No teacher happening on a way to encourage wallflowers would abandon the inclusive method at the first opportunity. Nor should the Supreme Court give up on each justice having a few dedicated minutes to ask questions. The justices, the lawyers and the public would all be edified by a format that continues to reserve space for all nine justices’ queries. So when it returns, the Supreme Court should consider a hybrid approach: a round of initial questions from each justice followed by the traditional free-for-all. This could afford each of the nine an opportunity to lay out concerns before the restraints are lifted for more searching colloquy on details that demand a deeper dive.
In a rare impromptu pivot on March 24, Roberts demonstrated the fruits of this approach. In Caniglia v. Strom, a case asking whether police may enter a home without a warrant to fulfill a “caretaking” role, the chief loosened his tie and set justices free to ask additional questions out of turn for the final 10 minutes of the hearing. The sky did not fall: Roberts led with a question, followed by queries from Justices Elena Kagan, Neil Gorsuch, Brett Kavanaugh and Sonia Sotomayor. If this mixed format can work on the phone, it can fly in person.

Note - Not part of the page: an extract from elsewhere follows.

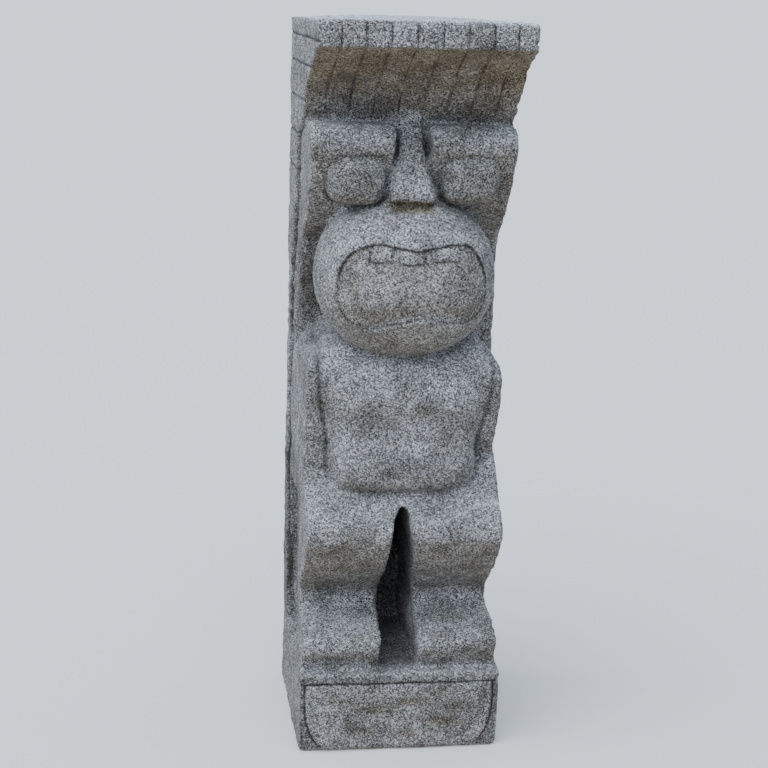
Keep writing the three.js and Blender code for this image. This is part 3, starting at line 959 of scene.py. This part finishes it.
def makeStone():
    material = bpy.data.materials.new("peckedAndesite")
    material.use_nodes = True
    tree = material.node_tree
    shader = tree.nodes["Principled BSDF"]
    place = addNode(tree, "ShaderNodeTexCoord").outputs["Object"]
    scaleOf = (lambda size: 1 / (size * mm))

    # crystals: each cell of a Voronoi pattern has one tone
    cells = addNode(tree, "ShaderNodeTexVoronoi", {"Vector": place, "Scale": scaleOf(stone["grain"])})
    tone = addNode(tree, "ShaderNodeSeparateColor", {"Color": cells.outputs["Color"]})
    coarse = addNode(tree, "ShaderNodeValToRGB", {"Fac": tone.outputs["Red"]}, stops=[
        (0.0, "#050404"), (0.22, "#171616"), (0.38, "#5b5b5c"), (0.64, "#9d9fa1"), (0.76, "#ffffff")])
    small = addNode(tree, "ShaderNodeTexVoronoi", {"Vector": place, "Scale": scaleOf(stone["fineGrain"])})
    smallTone = addNode(tree, "ShaderNodeSeparateColor", {"Color": small.outputs["Color"]})
    fine = addNode(tree, "ShaderNodeValToRGB", {"Fac": smallTone.outputs["Green"]}, stops=[
        (0.0, "#090808"), (0.26, "#2b2a2b"), (0.5, "#838486"), (0.78, "#eff0f2"), (1.0, "#ffffff")])
    grains = addNode(tree, "ShaderNodeMix", {"Factor": stone["fineShare"], "A": coarse.outputs["Color"],
                                              "B": fine.outputs["Color"]},
                     data_type="RGBA")
    # one crystal in twenty shines white
    bright = addNode(tree, "ShaderNodeTexVoronoi", {"Vector": place, "Scale": scaleOf(stone["sparkle"])})
    brightTone = addNode(tree, "ShaderNodeSeparateColor", {"Color": bright.outputs["Color"]})
    shining = addNode(tree, "ShaderNodeMath", {0: brightTone.outputs["Red"], 1: 1 - stone["sparkling"]},
                      operation="GREATER_THAN")
    sparkling = addNode(tree, "ShaderNodeMix", {"Factor": shining.outputs[0], "A": grains.outputs[2],
                                                "B": linear("#ffffff")}, data_type="RGBA")
    # a few large pale crystals, each with a soft edge
    large = addNode(tree, "ShaderNodeTexVoronoi", {"Vector": place, "Scale": scaleOf(stone["inclusion"])})
    pick = addNode(tree, "ShaderNodeSeparateColor", {"Color": large.outputs["Color"]})
    chosen = addNode(tree, "ShaderNodeMath", {0: pick.outputs["Blue"], 1: 1 - stone["included"]},
                     operation="GREATER_THAN")
    core = addNode(tree, "ShaderNodeMapRange", {"Value": large.outputs["Distance"], "From Min": 0.42,
                                                "From Max": 0.2, "To Max": 0.75})
    amount = addNode(tree, "ShaderNodeMath", {0: chosen.outputs[0], 1: core.outputs[0]},
                     operation="MULTIPLY")
    spotted = addNode(tree, "ShaderNodeMix", {"Factor": amount.outputs[0], "A": sparkling.outputs[2],
                                              "B": linear("#e9ebee")}, data_type="RGBA")
    # slow clouds of lighter and darker, browner stone
    cloud = addNode(tree, "ShaderNodeTexNoise", {"Vector": place, "Scale": scaleOf(stone["cloud"]),
                                                 "Detail": 4.0, "Roughness": 0.65})
    clouded = addNode(tree, "ShaderNodeValToRGB", {"Fac": cloud.outputs["Fac"]}, stops=[
        (0.3, "#a19e9a"), (0.7, "#eaecf0")])
    ground = addNode(tree, "ShaderNodeMix", {"Factor": 1.0, "A": spotted.outputs[2],
                                             "B": clouded.outputs["Color"]},
                     data_type="RGBA", blend_type="MULTIPLY")
    # brown stain and painted shade, pale weathering and painted light, and dirt and painted shade, from
    # the mesh's own attributes
    stainAndShadeRead = addNode(tree, "ShaderNodeAttribute", attribute_name="stainAndShade")
    stainAndShadeTone = addNode(tree, "ShaderNodeMix", {"Factor": stainAndShadeRead.outputs["Fac"], "A": linear("#ffffff"),
                                                "B": linear("#e2d5b8")}, data_type="RGBA")
    stainedAndShaded = addNode(tree, "ShaderNodeMix", {"Factor": 1.0, "A": ground.outputs[2],
                                              "B": stainAndShadeTone.outputs[2]},
                      data_type="RGBA", blend_type="MULTIPLY")
    bleachAndLightRead = addNode(tree, "ShaderNodeAttribute", attribute_name="bleachAndLight")
    paler = addNode(tree, "ShaderNodeMix", {"Factor": bleachAndLightRead.outputs["Fac"], "A": stainedAndShaded.outputs[2],
                                            "B": linear("#c6ccd4")}, data_type="RGBA", blend_type="DODGE")
    dirtAndShadeRead = addNode(tree, "ShaderNodeAttribute", attribute_name="dirtAndShade")
    dirtAndShadeTone = addNode(tree, "ShaderNodeMix", {"Factor": dirtAndShadeRead.outputs["Fac"], "A": linear("#ffffff"),
                                               "B": linear("#5a5550")}, data_type="RGBA")
    final = addNode(tree, "ShaderNodeMix", {"Factor": 1.0, "A": paler.outputs[2],
                                            "B": dirtAndShadeTone.outputs[2]},
                    data_type="RGBA", blend_type="MULTIPLY")
    tree.links.new(final.outputs[2], shader.inputs["Base Color"])
    shader.inputs["Roughness"].default_value = stone["roughness"]
    # pores and standing crystals
    pores = addNode(tree, "ShaderNodeTexNoise", {"Vector": place, "Scale": scaleOf(stone["pore"] * 2),
                                                 "Detail": 2.0})
    height = addNode(tree, "ShaderNodeMath", {0: tone.outputs["Red"], 1: 0.35, 2: pores.outputs["Fac"]},
                     operation="MULTIPLY_ADD")
    bump = addNode(tree, "ShaderNodeBump", {"Height": height.outputs[0], "Strength": stone["bump"],
                                             "Distance": stone["bumpHeight"] * mm})
    tree.links.new(bump.outputs["Normal"], shader.inputs["Normal"])
    return material


fewer.materials.clear()
fewer.materials.append(makeStone())
print("stone")


# Floor: plain, pale and matt. It is flat to start with, and far behind it rises with the square of
# the distance, so that no horizon shows.
floorShape = {
    "reach": 400,          # metres
    "flat": 20,
    "rise": 0.0001,        # metres for each square metre of distance past the flat part
}


def makeFloor(reach, flat, rise):
    mesh = bpy.data.meshes.new("floor")
    y = np.linspace(-reach, reach, 161)
    z = rise * np.maximum(y - flat, 0) ** 2
    sides = [np.stack([0 * y + x, y, z], axis=1) for x in (-reach, reach)]
    i = np.arange(len(y) - 1)
    faces = np.stack([i, i + len(y), i + len(y) + 1, i + 1], axis=1)
    mesh.from_pydata(np.concatenate(sides), [], faces.tolist())
    floor = bpy.data.objects.new("floor", mesh)
    bpy.context.scene.collection.objects.link(floor)
    material = bpy.data.materials.new("paleMattFloor")
    material.use_nodes = True
    shader = material.node_tree.nodes["Principled BSDF"]
    shader.inputs["Base Color"].default_value = linear("#f2f1ef")
    shader.inputs["Roughness"].default_value = 0.9
    mesh.materials.append(material)
    floor.visible_diffuse = False  # the dim lower half of the room lights the undersides instead


# Soft studio light: a wide lamp high on the left, and a room that is pale above and dim below.
light = {
    "room": [(0.0, "#dcd3c6"), (0.5, "#b3b6bb"), (0.62, "#c3d1e2"), (1.0, "#dcecff")],
    "roomStrength": 1.0,
    "lampStrength": 3.3,
    "lampColor": "#f1f6ff",
    "lampAngle": 75,
    "lampFrom": (-0.5, -0.55, 0.9),
}


def makeLight():
    room = bpy.data.worlds.new("studio")
    room.use_nodes = True
    bpy.context.scene.world = room
    tree = room.node_tree
    place = addNode(tree, "ShaderNodeTexCoord").outputs["Generated"]
    split = addNode(tree, "ShaderNodeSeparateXYZ", {"Vector": place})
    half = addNode(tree, "ShaderNodeMath", {0: split.outputs["Z"], 1: 0.5, 2: 0.5},
                   operation="MULTIPLY_ADD")
    tones = addNode(tree, "ShaderNodeValToRGB", {"Fac": half.outputs[0]}, stops=light["room"])
    background = tree.nodes["Background"]
    tree.links.new(tones.outputs["Color"], background.inputs["Color"])
    background.inputs["Strength"].default_value = light["roomStrength"]
    lamp = bpy.data.lights.new("softLamp", "SUN")
    lamp.energy = light["lampStrength"]
    lamp.color = linear(light["lampColor"])[:3]
    lamp.angle = math.radians(light["lampAngle"])
    holder = bpy.data.objects.new("softLamp", lamp)
    holder.rotation_mode = "QUATERNION"
    holder.rotation_quaternion = Vector(light["lampFrom"]).to_track_quat("Z", "Y")
    bpy.context.scene.collection.objects.link(holder)


# The camera stands a little above the statue and to its left, and looks down at it. Angles are in
# radians, and the place in metres.
view = {
    "yaw": 0.1444,
    "pitch": 0.2233,
    "roll": 0.0267,
    "focus": 1732.5,       # in pixels
    "width": 768,          # of the picture, in pixels
    "place": (-0.3558, -2.3622, 1.0340),
}


def makeCamera():
    yaw, pitch, roll = view["yaw"], view["pitch"], view["roll"]
    ahead = Vector((math.sin(yaw) * math.cos(pitch), math.cos(yaw) * math.cos(pitch), -math.sin(pitch)))
    level = ahead.cross(Vector((0, 0, 1))).normalized()
    over = level.cross(ahead)
    sideways = math.cos(roll) * level + math.sin(roll) * over
    upwards = math.cos(roll) * over - math.sin(roll) * level
    camera = bpy.data.cameras.new("camera")
    camera.sensor_width = 36
    camera.clip_end = 2000
    camera.lens = view["focus"] / view["width"] * camera.sensor_width
    holder = bpy.data.objects.new("camera", camera)
    turn = Matrix((sideways, upwards, -ahead)).transposed().to_4x4()
    turn.translation = view["place"]
    holder.matrix_world = turn
    bpy.context.scene.collection.objects.link(holder)
    bpy.context.scene.camera = holder


makeFloor(**floorShape)
makeLight()
makeCamera()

But if the justices are to conduct hearings marked by both order and spirit, they will need more time. Last May the first telephonic argument (in a trademark case) lasted 15 minutes longer than the usual 60. In November, California v. Texas, the ill-fated challenge to Obamacare, was slated for an expanded 80 minutes but ran for two hours. In this year’s March session, six mostly run-of-the-mill arguments averaged about 85 minutes.
For its first six decades, the court imposed no time limit on oral arguments; hearings went on for days. In 1849, a four-hour cap was introduced, tightened in 1920 to two hours. In 1928, Chief Justice Charles Evans Hughes lamented that too much time is “unavoidably wasted … listening to futile discussion.” And since 1970, the crisp one-hour limit has governed all but a few particularly complex or high-profile cases.

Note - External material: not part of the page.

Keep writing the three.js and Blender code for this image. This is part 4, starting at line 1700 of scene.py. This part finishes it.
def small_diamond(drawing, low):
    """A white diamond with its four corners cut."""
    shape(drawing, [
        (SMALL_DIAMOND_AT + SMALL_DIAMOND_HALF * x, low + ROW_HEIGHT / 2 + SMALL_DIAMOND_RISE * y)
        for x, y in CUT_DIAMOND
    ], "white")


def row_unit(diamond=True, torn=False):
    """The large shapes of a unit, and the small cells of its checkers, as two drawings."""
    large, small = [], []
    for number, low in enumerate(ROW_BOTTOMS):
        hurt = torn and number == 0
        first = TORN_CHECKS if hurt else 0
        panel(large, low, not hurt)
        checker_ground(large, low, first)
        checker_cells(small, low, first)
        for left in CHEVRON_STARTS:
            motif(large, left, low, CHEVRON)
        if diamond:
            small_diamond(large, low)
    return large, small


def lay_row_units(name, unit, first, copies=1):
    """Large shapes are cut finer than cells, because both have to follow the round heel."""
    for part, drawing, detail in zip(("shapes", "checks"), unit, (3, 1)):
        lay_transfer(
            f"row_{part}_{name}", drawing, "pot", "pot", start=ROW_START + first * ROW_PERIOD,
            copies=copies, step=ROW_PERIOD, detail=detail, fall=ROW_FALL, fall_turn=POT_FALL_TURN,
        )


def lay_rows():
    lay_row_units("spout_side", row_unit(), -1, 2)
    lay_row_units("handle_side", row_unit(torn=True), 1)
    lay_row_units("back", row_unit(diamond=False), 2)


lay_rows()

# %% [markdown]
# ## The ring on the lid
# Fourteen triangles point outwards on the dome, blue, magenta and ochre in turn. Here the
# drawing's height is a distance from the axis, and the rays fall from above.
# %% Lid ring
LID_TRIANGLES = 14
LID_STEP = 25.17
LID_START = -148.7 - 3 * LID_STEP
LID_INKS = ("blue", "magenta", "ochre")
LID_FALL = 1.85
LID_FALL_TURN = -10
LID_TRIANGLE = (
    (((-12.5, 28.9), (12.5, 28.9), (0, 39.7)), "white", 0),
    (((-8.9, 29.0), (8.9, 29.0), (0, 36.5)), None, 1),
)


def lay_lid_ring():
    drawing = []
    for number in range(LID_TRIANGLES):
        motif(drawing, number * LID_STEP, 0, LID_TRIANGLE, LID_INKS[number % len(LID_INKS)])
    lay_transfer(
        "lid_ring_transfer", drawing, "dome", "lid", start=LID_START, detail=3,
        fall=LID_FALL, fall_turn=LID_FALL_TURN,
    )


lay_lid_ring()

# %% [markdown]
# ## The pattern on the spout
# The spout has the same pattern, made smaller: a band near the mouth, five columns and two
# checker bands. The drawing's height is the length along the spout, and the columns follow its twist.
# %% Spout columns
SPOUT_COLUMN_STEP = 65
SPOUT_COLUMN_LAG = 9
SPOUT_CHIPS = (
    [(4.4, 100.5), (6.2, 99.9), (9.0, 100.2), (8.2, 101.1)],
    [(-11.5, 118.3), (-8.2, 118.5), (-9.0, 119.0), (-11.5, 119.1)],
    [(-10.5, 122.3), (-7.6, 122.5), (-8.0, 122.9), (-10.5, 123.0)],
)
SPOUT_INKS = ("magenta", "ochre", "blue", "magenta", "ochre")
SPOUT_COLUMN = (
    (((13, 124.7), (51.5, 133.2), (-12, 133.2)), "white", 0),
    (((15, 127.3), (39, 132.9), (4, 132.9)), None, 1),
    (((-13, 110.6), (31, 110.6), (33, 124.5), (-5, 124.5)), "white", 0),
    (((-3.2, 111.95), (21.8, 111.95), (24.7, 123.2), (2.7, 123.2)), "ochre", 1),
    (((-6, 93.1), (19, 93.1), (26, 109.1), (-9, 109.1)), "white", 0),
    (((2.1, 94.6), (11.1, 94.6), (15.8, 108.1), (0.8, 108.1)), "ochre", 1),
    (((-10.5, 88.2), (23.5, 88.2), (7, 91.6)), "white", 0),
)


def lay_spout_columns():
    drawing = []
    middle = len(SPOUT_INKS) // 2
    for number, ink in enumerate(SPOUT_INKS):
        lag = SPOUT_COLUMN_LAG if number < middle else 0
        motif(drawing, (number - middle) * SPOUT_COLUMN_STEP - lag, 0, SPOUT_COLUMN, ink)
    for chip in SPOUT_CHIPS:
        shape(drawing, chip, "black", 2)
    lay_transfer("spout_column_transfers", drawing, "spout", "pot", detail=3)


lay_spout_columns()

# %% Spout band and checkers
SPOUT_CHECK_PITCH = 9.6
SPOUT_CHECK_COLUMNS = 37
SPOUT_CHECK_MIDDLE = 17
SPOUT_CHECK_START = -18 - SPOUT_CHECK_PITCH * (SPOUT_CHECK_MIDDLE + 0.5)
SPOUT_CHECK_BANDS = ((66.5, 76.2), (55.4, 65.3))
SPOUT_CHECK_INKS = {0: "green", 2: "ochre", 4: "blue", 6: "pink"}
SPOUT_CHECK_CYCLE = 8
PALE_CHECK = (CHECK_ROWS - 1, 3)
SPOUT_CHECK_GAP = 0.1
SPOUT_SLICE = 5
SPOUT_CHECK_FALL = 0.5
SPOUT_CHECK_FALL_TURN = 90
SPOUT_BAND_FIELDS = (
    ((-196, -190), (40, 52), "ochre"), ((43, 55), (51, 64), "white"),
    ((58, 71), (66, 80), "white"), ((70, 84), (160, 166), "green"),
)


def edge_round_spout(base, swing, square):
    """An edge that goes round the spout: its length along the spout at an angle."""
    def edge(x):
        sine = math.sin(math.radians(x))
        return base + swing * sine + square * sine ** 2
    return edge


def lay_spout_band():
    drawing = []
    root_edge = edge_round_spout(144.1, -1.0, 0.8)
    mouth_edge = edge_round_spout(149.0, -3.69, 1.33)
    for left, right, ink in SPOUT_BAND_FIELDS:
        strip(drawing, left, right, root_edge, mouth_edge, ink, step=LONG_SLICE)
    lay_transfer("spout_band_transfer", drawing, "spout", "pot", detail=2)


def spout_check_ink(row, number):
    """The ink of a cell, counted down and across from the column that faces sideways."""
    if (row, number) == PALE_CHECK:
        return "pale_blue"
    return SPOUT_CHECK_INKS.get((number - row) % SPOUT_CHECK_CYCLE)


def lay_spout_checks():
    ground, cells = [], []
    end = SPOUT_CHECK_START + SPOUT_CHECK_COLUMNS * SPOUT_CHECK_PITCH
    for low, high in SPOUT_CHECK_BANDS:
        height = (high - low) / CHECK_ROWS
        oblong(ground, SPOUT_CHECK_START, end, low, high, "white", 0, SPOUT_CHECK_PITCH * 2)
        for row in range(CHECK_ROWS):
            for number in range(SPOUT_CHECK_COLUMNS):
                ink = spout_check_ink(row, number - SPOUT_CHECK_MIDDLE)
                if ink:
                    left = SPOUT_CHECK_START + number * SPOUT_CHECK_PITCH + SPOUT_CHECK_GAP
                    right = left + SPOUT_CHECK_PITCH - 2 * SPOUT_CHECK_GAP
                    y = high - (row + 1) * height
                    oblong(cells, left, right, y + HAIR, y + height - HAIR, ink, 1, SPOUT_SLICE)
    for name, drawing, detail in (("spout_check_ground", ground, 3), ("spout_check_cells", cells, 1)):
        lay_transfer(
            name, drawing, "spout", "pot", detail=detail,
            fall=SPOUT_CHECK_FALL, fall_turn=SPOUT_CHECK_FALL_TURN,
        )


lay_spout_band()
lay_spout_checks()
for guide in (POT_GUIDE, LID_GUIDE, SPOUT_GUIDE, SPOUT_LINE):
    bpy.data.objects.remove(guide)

As things slowly return to normal, the court should stay flexible and open-minded. Keeping live audio, a long-overdue way to give the public access to its hearings, is a no-brainer. Formalizing a de facto lengthening of oral arguments to 90 or so minutes to accommodate an improved format would hardly be a revolutionary move (and might appeal to the originalists on the bench). The justices are not pressed for time: Whereas the court reviewed 150 cases a year as recently as the 1980s, they have heard only around 60 in recent terms.
The Supreme Court is famously resistant to change. But when the justices finally slide into their high-backed leather chairs behind the bowed bench, they should not miss the opportunity to reform their practices.